Besides strengthening the protection of the IP rights of copyright owners, another potential reason for introducing stronger protection for TPMs is to align Canadian copyright law with the U.S’s Digital Millennium Copyright Act or equivalent European provisions (as argued by Jonathan Fritz).  Canada has been singled out by the Obama administration in an official blacklist as a nation that does not protect intellectual property appropriately (see this article in the Globe & Mail).  Perhaps pressure from outside Canada is also motivating a modernization of Canada’s existing, and inadequate, Copyright Act.  Since both the U.S and many European nations have already implemented treaties signed via WIPO (World Intellectual Property Organization, a subsidiary branch of the UN), while Canada has not, there would be understandable pressure for Canada to adopt adequate IP-protecting measures.  Various industry groups like the Canadian Chamber of Commerce (CCC), the Canadian Independent Music Association (CIMA), the Canadian Recording Industry Association (CRIA), the Canadian Intellectual Property Council (CIPC) have expressed support for the adoption of such provisions to provide clearer and stronger rules in the digital environment.

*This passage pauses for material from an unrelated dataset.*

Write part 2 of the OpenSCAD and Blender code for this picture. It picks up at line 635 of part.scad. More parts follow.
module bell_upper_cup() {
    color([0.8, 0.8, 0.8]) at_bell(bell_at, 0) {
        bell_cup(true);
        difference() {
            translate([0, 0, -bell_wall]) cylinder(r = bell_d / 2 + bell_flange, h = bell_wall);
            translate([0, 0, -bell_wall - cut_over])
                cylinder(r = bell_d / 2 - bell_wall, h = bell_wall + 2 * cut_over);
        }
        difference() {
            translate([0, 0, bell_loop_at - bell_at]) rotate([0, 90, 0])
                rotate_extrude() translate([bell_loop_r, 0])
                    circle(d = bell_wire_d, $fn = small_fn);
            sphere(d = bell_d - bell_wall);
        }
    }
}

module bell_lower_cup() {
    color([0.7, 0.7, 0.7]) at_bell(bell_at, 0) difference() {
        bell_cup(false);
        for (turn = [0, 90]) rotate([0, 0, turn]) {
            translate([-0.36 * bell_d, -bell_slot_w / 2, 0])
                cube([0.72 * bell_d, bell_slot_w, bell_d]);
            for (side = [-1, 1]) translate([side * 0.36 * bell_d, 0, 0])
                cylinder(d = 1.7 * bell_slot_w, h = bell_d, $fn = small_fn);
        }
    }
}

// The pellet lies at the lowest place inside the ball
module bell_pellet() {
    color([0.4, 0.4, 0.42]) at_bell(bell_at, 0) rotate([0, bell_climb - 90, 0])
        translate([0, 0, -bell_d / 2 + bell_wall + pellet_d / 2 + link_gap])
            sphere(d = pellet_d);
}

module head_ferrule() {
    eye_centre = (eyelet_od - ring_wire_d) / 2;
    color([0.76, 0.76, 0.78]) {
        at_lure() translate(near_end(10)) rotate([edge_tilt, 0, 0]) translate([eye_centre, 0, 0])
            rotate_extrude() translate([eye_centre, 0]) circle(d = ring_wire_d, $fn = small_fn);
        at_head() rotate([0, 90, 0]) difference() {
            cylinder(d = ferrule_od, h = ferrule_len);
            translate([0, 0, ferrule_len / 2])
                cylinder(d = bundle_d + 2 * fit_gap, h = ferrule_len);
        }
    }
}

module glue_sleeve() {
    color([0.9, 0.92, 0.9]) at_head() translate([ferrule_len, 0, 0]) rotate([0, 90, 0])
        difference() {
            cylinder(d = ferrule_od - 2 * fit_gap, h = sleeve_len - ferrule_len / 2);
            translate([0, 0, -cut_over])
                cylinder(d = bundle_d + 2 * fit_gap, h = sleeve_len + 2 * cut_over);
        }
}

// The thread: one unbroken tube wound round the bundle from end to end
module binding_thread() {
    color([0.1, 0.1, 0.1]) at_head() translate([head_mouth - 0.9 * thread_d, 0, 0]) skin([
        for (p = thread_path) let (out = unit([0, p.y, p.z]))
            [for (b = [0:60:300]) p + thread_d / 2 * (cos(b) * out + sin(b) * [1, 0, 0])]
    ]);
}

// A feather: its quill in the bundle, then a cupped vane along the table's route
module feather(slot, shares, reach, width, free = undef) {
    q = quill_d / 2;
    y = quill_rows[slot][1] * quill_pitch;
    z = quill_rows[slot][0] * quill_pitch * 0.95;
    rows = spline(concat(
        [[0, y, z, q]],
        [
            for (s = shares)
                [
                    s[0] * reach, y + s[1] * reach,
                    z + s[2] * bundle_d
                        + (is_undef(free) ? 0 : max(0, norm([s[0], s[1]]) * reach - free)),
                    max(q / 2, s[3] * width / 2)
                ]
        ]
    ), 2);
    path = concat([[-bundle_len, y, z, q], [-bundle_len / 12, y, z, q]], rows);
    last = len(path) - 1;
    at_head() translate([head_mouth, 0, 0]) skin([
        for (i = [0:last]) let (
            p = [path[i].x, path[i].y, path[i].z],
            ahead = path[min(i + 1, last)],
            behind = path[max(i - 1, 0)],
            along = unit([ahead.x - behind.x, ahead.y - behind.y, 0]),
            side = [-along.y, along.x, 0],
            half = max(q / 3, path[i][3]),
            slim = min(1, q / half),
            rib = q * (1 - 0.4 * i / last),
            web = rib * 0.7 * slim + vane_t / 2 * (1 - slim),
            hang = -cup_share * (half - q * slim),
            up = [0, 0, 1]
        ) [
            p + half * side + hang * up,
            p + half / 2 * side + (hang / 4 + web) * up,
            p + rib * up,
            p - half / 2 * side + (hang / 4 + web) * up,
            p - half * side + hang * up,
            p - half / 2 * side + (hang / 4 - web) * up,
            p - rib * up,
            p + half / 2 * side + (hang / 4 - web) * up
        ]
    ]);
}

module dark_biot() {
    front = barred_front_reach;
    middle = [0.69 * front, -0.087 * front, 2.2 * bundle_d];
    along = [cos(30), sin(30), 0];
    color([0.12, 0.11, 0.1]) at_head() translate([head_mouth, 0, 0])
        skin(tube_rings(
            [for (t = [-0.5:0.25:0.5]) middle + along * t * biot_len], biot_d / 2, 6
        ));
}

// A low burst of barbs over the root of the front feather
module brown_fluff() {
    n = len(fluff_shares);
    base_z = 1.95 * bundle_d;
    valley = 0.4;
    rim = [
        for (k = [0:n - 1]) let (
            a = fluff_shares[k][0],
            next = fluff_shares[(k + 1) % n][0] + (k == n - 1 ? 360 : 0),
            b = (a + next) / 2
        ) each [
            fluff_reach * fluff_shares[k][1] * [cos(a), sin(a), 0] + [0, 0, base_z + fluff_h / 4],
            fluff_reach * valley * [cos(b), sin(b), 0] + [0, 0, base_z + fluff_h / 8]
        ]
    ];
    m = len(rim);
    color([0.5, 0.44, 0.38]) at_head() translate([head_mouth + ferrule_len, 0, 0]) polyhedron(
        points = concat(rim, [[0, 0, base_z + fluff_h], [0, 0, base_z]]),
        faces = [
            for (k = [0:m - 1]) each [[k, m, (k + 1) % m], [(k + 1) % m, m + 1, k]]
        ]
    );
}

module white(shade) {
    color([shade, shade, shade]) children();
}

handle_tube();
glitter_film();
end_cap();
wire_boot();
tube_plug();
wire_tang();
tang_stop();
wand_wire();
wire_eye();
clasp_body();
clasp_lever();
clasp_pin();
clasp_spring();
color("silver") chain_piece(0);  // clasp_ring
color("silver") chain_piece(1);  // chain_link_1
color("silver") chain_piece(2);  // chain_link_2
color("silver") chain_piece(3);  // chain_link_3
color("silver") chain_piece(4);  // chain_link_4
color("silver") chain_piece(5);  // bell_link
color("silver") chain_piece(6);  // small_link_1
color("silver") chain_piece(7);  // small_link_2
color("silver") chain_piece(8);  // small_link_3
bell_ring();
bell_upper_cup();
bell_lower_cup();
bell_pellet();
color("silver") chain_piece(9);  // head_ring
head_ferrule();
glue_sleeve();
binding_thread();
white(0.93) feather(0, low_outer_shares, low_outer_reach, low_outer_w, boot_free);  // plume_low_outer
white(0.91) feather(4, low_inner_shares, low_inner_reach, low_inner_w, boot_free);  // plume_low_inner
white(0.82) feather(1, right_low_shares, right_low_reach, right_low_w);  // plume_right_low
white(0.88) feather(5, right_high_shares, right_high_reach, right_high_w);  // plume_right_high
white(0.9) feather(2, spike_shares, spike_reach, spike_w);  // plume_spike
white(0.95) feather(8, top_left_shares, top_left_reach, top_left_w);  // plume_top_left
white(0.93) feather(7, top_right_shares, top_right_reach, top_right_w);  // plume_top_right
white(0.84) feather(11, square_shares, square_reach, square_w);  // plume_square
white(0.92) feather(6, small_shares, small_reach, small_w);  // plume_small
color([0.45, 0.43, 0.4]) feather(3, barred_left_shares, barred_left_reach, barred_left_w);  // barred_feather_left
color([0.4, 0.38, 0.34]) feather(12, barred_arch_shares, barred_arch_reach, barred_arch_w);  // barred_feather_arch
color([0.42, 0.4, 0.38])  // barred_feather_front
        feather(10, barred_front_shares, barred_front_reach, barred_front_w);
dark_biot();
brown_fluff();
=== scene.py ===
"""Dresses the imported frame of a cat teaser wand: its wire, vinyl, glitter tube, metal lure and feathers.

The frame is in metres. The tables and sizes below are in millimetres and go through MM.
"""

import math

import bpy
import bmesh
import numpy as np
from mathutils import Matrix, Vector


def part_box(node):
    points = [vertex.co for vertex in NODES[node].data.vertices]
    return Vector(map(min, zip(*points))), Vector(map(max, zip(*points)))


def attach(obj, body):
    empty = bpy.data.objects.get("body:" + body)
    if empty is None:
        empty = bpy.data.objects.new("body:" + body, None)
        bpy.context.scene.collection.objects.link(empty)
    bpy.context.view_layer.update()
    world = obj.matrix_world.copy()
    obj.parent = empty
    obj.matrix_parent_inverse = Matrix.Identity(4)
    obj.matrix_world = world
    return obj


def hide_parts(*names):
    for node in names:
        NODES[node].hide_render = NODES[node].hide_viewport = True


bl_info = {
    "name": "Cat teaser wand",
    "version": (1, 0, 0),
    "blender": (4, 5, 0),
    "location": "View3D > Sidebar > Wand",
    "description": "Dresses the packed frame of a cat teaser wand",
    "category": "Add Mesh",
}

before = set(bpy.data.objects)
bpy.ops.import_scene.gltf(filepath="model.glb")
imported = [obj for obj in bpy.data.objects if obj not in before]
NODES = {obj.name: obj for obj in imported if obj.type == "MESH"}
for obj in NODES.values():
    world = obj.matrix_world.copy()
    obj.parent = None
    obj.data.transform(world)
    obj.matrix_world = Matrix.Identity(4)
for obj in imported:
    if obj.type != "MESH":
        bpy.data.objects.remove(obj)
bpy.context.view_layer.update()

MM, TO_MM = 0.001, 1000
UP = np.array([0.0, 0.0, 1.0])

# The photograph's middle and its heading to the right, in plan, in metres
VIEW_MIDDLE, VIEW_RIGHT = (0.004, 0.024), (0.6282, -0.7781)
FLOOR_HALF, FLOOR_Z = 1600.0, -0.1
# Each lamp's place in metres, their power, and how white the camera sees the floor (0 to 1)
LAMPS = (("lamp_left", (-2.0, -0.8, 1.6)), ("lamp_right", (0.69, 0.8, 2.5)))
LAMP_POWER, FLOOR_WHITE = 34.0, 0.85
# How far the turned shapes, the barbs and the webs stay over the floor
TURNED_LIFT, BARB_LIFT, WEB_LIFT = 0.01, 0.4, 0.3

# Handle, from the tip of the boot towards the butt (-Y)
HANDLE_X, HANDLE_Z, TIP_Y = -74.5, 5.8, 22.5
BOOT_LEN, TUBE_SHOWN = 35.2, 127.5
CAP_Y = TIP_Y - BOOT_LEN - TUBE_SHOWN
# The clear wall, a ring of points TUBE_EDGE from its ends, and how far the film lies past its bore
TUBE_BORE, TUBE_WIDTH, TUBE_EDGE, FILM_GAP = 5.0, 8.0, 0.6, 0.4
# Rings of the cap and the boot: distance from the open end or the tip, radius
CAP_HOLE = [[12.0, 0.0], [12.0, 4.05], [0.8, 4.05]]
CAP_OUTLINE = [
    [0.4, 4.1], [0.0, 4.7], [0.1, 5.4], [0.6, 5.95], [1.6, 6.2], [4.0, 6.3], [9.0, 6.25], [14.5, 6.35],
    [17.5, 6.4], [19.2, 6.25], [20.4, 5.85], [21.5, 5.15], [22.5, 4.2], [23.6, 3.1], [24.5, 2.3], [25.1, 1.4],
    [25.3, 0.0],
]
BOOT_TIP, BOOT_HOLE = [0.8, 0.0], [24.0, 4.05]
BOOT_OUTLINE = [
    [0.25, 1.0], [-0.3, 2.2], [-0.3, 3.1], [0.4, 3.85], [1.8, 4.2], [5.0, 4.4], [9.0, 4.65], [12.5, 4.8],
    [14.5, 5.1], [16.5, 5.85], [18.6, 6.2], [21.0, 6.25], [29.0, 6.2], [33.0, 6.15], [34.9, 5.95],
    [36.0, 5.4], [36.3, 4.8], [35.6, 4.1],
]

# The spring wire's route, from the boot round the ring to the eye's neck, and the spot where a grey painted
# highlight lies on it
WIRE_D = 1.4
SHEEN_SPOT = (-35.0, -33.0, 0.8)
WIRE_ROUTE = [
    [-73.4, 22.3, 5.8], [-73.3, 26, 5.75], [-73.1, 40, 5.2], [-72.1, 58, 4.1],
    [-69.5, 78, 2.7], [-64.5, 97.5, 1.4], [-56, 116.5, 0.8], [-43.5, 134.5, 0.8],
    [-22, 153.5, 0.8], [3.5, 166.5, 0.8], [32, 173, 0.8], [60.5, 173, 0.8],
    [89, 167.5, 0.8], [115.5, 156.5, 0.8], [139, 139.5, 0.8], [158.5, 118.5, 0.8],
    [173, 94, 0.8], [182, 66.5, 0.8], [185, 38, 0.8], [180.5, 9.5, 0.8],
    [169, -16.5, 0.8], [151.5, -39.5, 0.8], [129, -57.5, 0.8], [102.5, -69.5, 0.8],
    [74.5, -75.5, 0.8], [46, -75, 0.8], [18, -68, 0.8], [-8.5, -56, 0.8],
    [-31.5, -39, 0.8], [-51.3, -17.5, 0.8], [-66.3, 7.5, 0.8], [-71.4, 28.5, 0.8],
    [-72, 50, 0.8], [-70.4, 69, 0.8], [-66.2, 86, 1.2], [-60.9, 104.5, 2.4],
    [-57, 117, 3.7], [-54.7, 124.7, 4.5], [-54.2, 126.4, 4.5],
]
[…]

Bill C-32 shows promise by legislating fair dealing and private copying measures.  However, it is clear that its treatment of TPMs may be a contentious issue.  On the one hand, Canada must demonstrate a commitment to the protection of owners’ rights on an international scale, to encourage increased investments in and access to innovative copyrighted digital works and related services.  On the other hand, it is also critically important to recognize that copyright provisions should not unnecessarily impede the consumption and legitimate use of digital products.  By removing the option of statutory damages when the circumvention of access controls was for private purposes and by allowing private copying and fair dealing to function in light of TPMs, it is fair to suggest that Bill C-32 is attempting to strike a balance.